■ WHAT IS BEING ASKED
Copy all the material below, exactly as it stands.

= = =

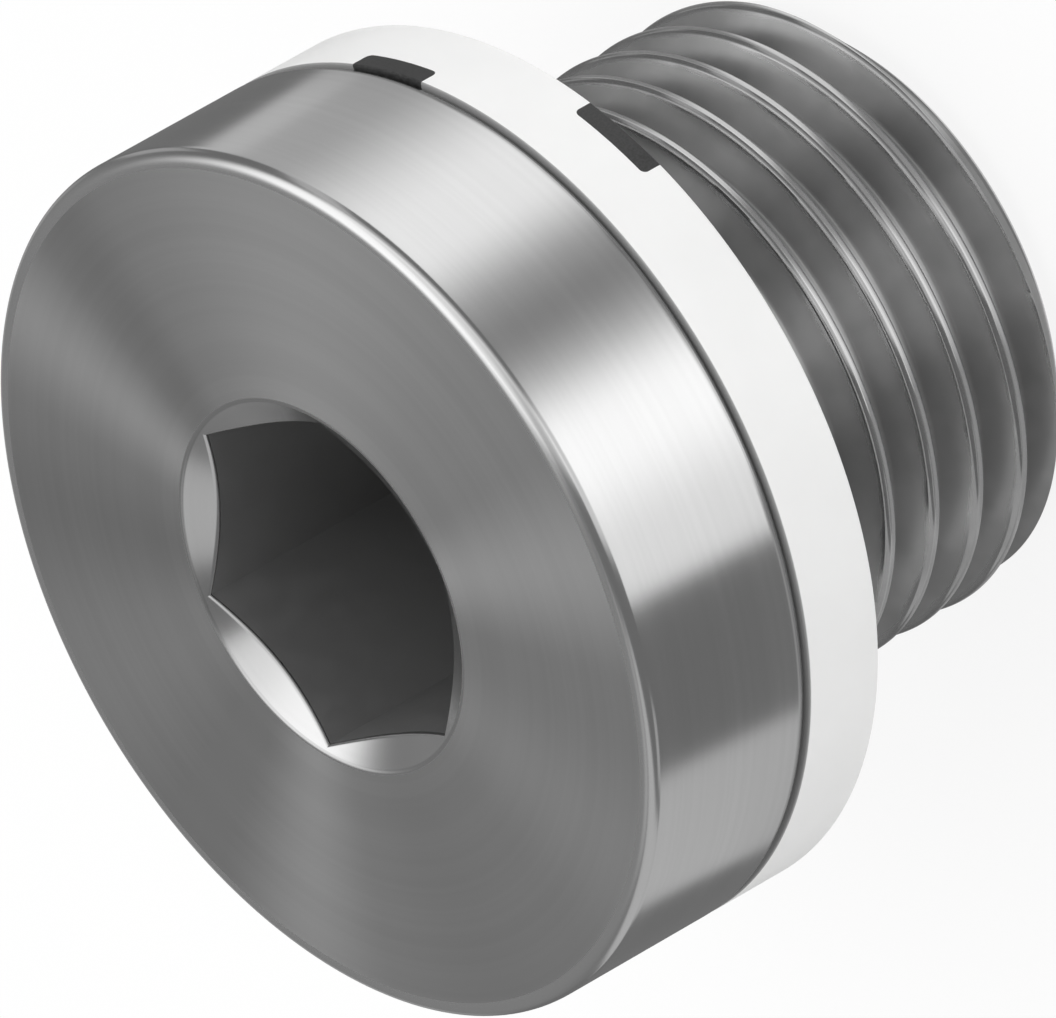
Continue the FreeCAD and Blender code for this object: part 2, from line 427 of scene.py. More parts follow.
def add_socket(skin, mouth):
    """Countersink, hexagon walls, and the drilled bottom."""
    bottom = FRONT - SOCKET_DEPTH
    side_angle = 360 / SOCKET_SIDES
    up = Vector((0, 0, 1))
    for number in range(COLUMNS):
        sides = (COLUMN_AZIMUTHS[number], COLUMN_AZIMUTHS[number + 1])
        side = number * SOCKET_SIDES // COLUMNS
        facing = math.radians(SOCKET_AZIMUTH + side_angle * side + side_angle / 2)
        wall_normal = Vector(around(-1, 0, facing))
        columns = [socket_column(azimuth, facing, wall_normal) for azimuth in sides]
        cones = [slope_normal(COUNTERSINK_SLOPE, azimuth) for azimuth in sides]
        rims = [around(*mouth, azimuth) for azimuth in sides]
        skin.finish = TURNED_FINISH
        add_strip(skin, rims, cones, [column[0][0] for column in columns], cones)
        rows = list(zip(*columns))
        for low, high in zip(rows, rows[1:]):
            add_strip(
                skin, [point for point, _ in low], [normal for _, normal in low],
                [point for point, _ in high], [normal for _, normal in high],
            )
        skin.finish = SOCKET_FINISH
        lips = [column[-1][0] for column in columns]
        feet = [(x, y, bottom) for x, y, _ in lips]
        add_strip(skin, lips, [wall_normal] * 2, feet, [wall_normal] * 2)
        drill = [around(DRILL_RADIUS, bottom, azimuth) for azimuth in sides]
        add_strip(skin, feet, [up] * 2, drill, [up] * 2)
        tip = (0, 0, bottom - DRILL_RADIUS * math.tan(DRILL_SLOPE))
        slopes = [slope_normal(DRILL_SLOPE, azimuth) for azimuth in sides]
        skin.face([*drill, tip], [*slopes, up])


def add_strip(skin, near, near_normals, far, far_normals):
    skin.face(
        [near[0], near[1], far[1], far[0]],
        [near_normals[0], near_normals[1], far_normals[1], far_normals[0]],
    )


def socket_column(azimuth, facing, wall_normal):
    """Points and normals of the rounded lip between countersink and flat."""
    radius = SOCKET_WIDTH / 2 / math.cos(azimuth - facing)
    height = FRONT - (COUNTERSINK_RADIUS - radius) * math.tan(COUNTERSINK_SLOPE)
    cone = slope_normal(COUNTERSINK_SLOPE, azimuth)
    steps = 4
    column = []
    for step in range(steps + 1):
        share = step / steps
        up_cone = LIP_ROUNDING * (1 - share) ** 2
        down_wall = LIP_ROUNDING * share ** 2
        point = around(
            radius + up_cone * math.cos(COUNTERSINK_SLOPE),
            height + up_cone * math.sin(COUNTERSINK_SLOPE) - down_wall,
            azimuth,
        )
        column.append((point, cone.slerp(wall_normal, share)))
    return column


def make_plug():
    """The turned plug: end face, thread, neck, head and socket."""
    skin = Skin()
    edge = BACK_EDGE_RADIUS
    skin.finish = FACED_FINISH
    turn(skin, [straight((0, 0), (Thread.end_radius, 0))])
    skin.finish = THREAD_FINISH
    add_thread(skin)
    skin.finish = TURNED_FINISH
    turn(skin, [
        straight((Thread.neck, Thread.top), (Thread.neck, SEAT)),
        straight((Thread.neck, SEAT), (RIM_RADIUS - edge, SEAT)),
        arc((RIM_RADIUS - edge, SEAT + edge), edge, -90, 0, steps=8),
        straight((RIM_RADIUS, SEAT + edge), (RIM_RADIUS, FRONT - HEAD_EDGE_RADIUS)),
        face_edge(),
    ])
    skin.finish = FACED_FINISH
    mouth_start = (COUNTERSINK_RADIUS + MOUTH_REACH, FRONT)
    turn(skin, [straight((RIM_RADIUS - FACE_EDGE_WIDTH, FRONT), mouth_start)])
    skin.finish = TURNED_FINISH
    add_socket(skin, add_mouth(skin))
    return skin.piece("turned_plug")


def ring_section(inner, outer):
    """Runs of a ring's section, with small roundings at its outer edges."""
    edge = RING_EDGE_RADIUS
    return [
        straight((inner, RING_BOTTOM), (outer - edge, RING_BOTTOM)),
        arc((outer - edge, RING_BOTTOM + edge), edge, -90, 0, steps=3),
        straight((outer, RING_BOTTOM + edge), (outer, SEAT - edge)),
        arc((outer - edge, SEAT - edge), edge, 0, 90, steps=3),
        straight((outer - edge, SEAT), (inner, SEAT)),
        straight((inner, SEAT), (inner, RING_BOTTOM)),
    ]


def lug_outline(floor, mouth):
    """Outline of a lug's block, as azimuths and heights, with its two corners."""
    half = math.radians(LUG_ANGLE / 2)
    rounding = LUG_CORNER_RADIUS
    turn_width = rounding / RIM_RADIUS
    inward = math.copysign(1, mouth - floor)
    steps = 6
    outline = [(-half, mouth)]
    for step in range(steps + 1):
        angle = math.radians(90 * step / steps)
        outline.append((
            -half + turn_width * (1 - math.cos(angle)),
            floor + inward * rounding * (1 - math.sin(angle)),
        ))
    outline += [(-place, height) for place, height in reversed(outline)]
    if inward < 0:
        outline.reverse()
    return outline


def lug_block(azimuth, floor, mouth):
    """A block from inside the carrier's bore to past its rim, as wide as a lug."""
    middle = math.radians(azimuth)
    outline = lug_outline(floor, mouth)
    points = [
        around(radius, height, middle + place)
        for radius in (CARRIER_BORE - BLOCK_INWARD, RIM_RADIUS + BLOCK_OUTWARD)
        for place, height in outline
    ]
    count = len(outline)
    faces = [list(range(count - 1, -1, -1)), list(range(count, 2 * count))]
    for number in range(count):
        following = (number + 1) % count
        faces.append([number, following, count + following, count + number])
    mesh = bpy.data.meshes.new("lug_block")
    mesh.from_pydata([tuple(value * MM for value in point) for point in points], [], faces)
    return add_object("lug_block", mesh)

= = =

■ SOLUTION BELOW
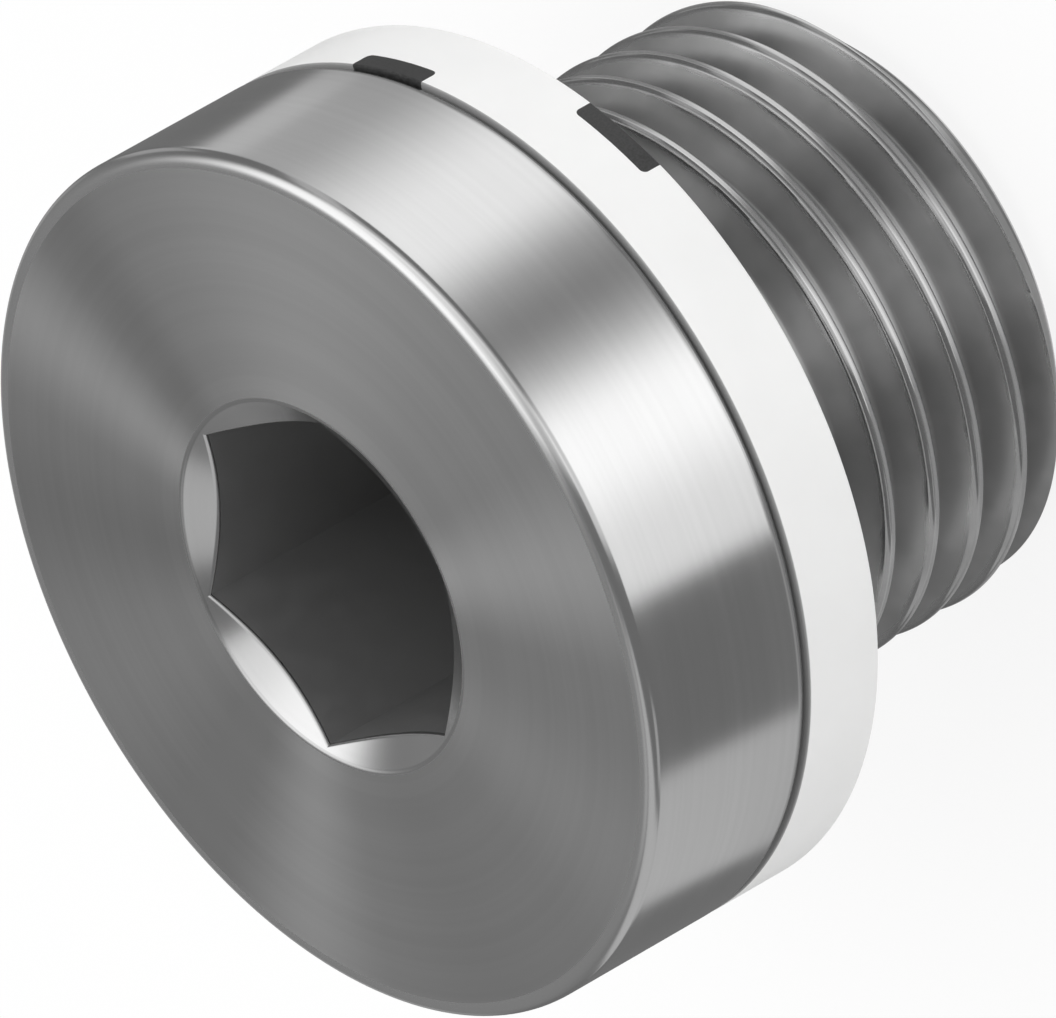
Continue the FreeCAD and Blender code for this object: part 2, from line 427 of scene.py. More parts follow.
def add_socket(skin, mouth):
    """Countersink, hexagon walls, and the drilled bottom."""
    bottom = FRONT - SOCKET_DEPTH
    side_angle = 360 / SOCKET_SIDES
    up = Vector((0, 0, 1))
    for number in range(COLUMNS):
        sides = (COLUMN_AZIMUTHS[number], COLUMN_AZIMUTHS[number + 1])
        side = number * SOCKET_SIDES // COLUMNS
        facing = math.radians(SOCKET_AZIMUTH + side_angle * side + side_angle / 2)
        wall_normal = Vector(around(-1, 0, facing))
        columns = [socket_column(azimuth, facing, wall_normal) for azimuth in sides]
        cones = [slope_normal(COUNTERSINK_SLOPE, azimuth) for azimuth in sides]
        rims = [around(*mouth, azimuth) for azimuth in sides]
        skin.finish = TURNED_FINISH
        add_strip(skin, rims, cones, [column[0][0] for column in columns], cones)
        rows = list(zip(*columns))
        for low, high in zip(rows, rows[1:]):
            add_strip(
                skin, [point for point, _ in low], [normal for _, normal in low],
                [point for point, _ in high], [normal for _, normal in high],
            )
        skin.finish = SOCKET_FINISH
        lips = [column[-1][0] for column in columns]
        feet = [(x, y, bottom) for x, y, _ in lips]
        add_strip(skin, lips, [wall_normal] * 2, feet, [wall_normal] * 2)
        drill = [around(DRILL_RADIUS, bottom, azimuth) for azimuth in sides]
        add_strip(skin, feet, [up] * 2, drill, [up] * 2)
        tip = (0, 0, bottom - DRILL_RADIUS * math.tan(DRILL_SLOPE))
        slopes = [slope_normal(DRILL_SLOPE, azimuth) for azimuth in sides]
        skin.face([*drill, tip], [*slopes, up])


def add_strip(skin, near, near_normals, far, far_normals):
    skin.face(
        [near[0], near[1], far[1], far[0]],
        [near_normals[0], near_normals[1], far_normals[1], far_normals[0]],
    )


def socket_column(azimuth, facing, wall_normal):
    """Points and normals of the rounded lip between countersink and flat."""
    radius = SOCKET_WIDTH / 2 / math.cos(azimuth - facing)
    height = FRONT - (COUNTERSINK_RADIUS - radius) * math.tan(COUNTERSINK_SLOPE)
    cone = slope_normal(COUNTERSINK_SLOPE, azimuth)
    steps = 4
    column = []
    for step in range(steps + 1):
        share = step / steps
        up_cone = LIP_ROUNDING * (1 - share) ** 2
        down_wall = LIP_ROUNDING * share ** 2
        point = around(
            radius + up_cone * math.cos(COUNTERSINK_SLOPE),
            height + up_cone * math.sin(COUNTERSINK_SLOPE) - down_wall,
            azimuth,
        )
        column.append((point, cone.slerp(wall_normal, share)))
    return column


def make_plug():
    """The turned plug: end face, thread, neck, head and socket."""
    skin = Skin()
    edge = BACK_EDGE_RADIUS
    skin.finish = FACED_FINISH
    turn(skin, [straight((0, 0), (Thread.end_radius, 0))])
    skin.finish = THREAD_FINISH
    add_thread(skin)
    skin.finish = TURNED_FINISH
    turn(skin, [
        straight((Thread.neck, Thread.top), (Thread.neck, SEAT)),
        straight((Thread.neck, SEAT), (RIM_RADIUS - edge, SEAT)),
        arc((RIM_RADIUS - edge, SEAT + edge), edge, -90, 0, steps=8),
        straight((RIM_RADIUS, SEAT + edge), (RIM_RADIUS, FRONT - HEAD_EDGE_RADIUS)),
        face_edge(),
    ])
    skin.finish = FACED_FINISH
    mouth_start = (COUNTERSINK_RADIUS + MOUTH_REACH, FRONT)
    turn(skin, [straight((RIM_RADIUS - FACE_EDGE_WIDTH, FRONT), mouth_start)])
    skin.finish = TURNED_FINISH
    add_socket(skin, add_mouth(skin))
    return skin.piece("turned_plug")


def ring_section(inner, outer):
    """Runs of a ring's section, with small roundings at its outer edges."""
    edge = RING_EDGE_RADIUS
    return [
        straight((inner, RING_BOTTOM), (outer - edge, RING_BOTTOM)),
        arc((outer - edge, RING_BOTTOM + edge), edge, -90, 0, steps=3),
        straight((outer, RING_BOTTOM + edge), (outer, SEAT - edge)),
        arc((outer - edge, SEAT - edge), edge, 0, 90, steps=3),
        straight((outer - edge, SEAT), (inner, SEAT)),
        straight((inner, SEAT), (inner, RING_BOTTOM)),
    ]


def lug_outline(floor, mouth):
    """Outline of a lug's block, as azimuths and heights, with its two corners."""
    half = math.radians(LUG_ANGLE / 2)
    rounding = LUG_CORNER_RADIUS
    turn_width = rounding / RIM_RADIUS
    inward = math.copysign(1, mouth - floor)
    steps = 6
    outline = [(-half, mouth)]
    for step in range(steps + 1):
        angle = math.radians(90 * step / steps)
        outline.append((
            -half + turn_width * (1 - math.cos(angle)),
            floor + inward * rounding * (1 - math.sin(angle)),
        ))
    outline += [(-place, height) for place, height in reversed(outline)]
    if inward < 0:
        outline.reverse()
    return outline


def lug_block(azimuth, floor, mouth):
    """A block from inside the carrier's bore to past its rim, as wide as a lug."""
    middle = math.radians(azimuth)
    outline = lug_outline(floor, mouth)
    points = [
        around(radius, height, middle + place)
        for radius in (CARRIER_BORE - BLOCK_INWARD, RIM_RADIUS + BLOCK_OUTWARD)
        for place, height in outline
    ]
    count = len(outline)
    faces = [list(range(count - 1, -1, -1)), list(range(count, 2 * count))]
    for number in range(count):
        following = (number + 1) % count
        faces.append([number, following, count + following, count + number])
    mesh = bpy.data.meshes.new("lug_block")
    mesh.from_pydata([tuple(value * MM for value in point) for point in points], [], faces)
    return add_object("lug_block", mesh)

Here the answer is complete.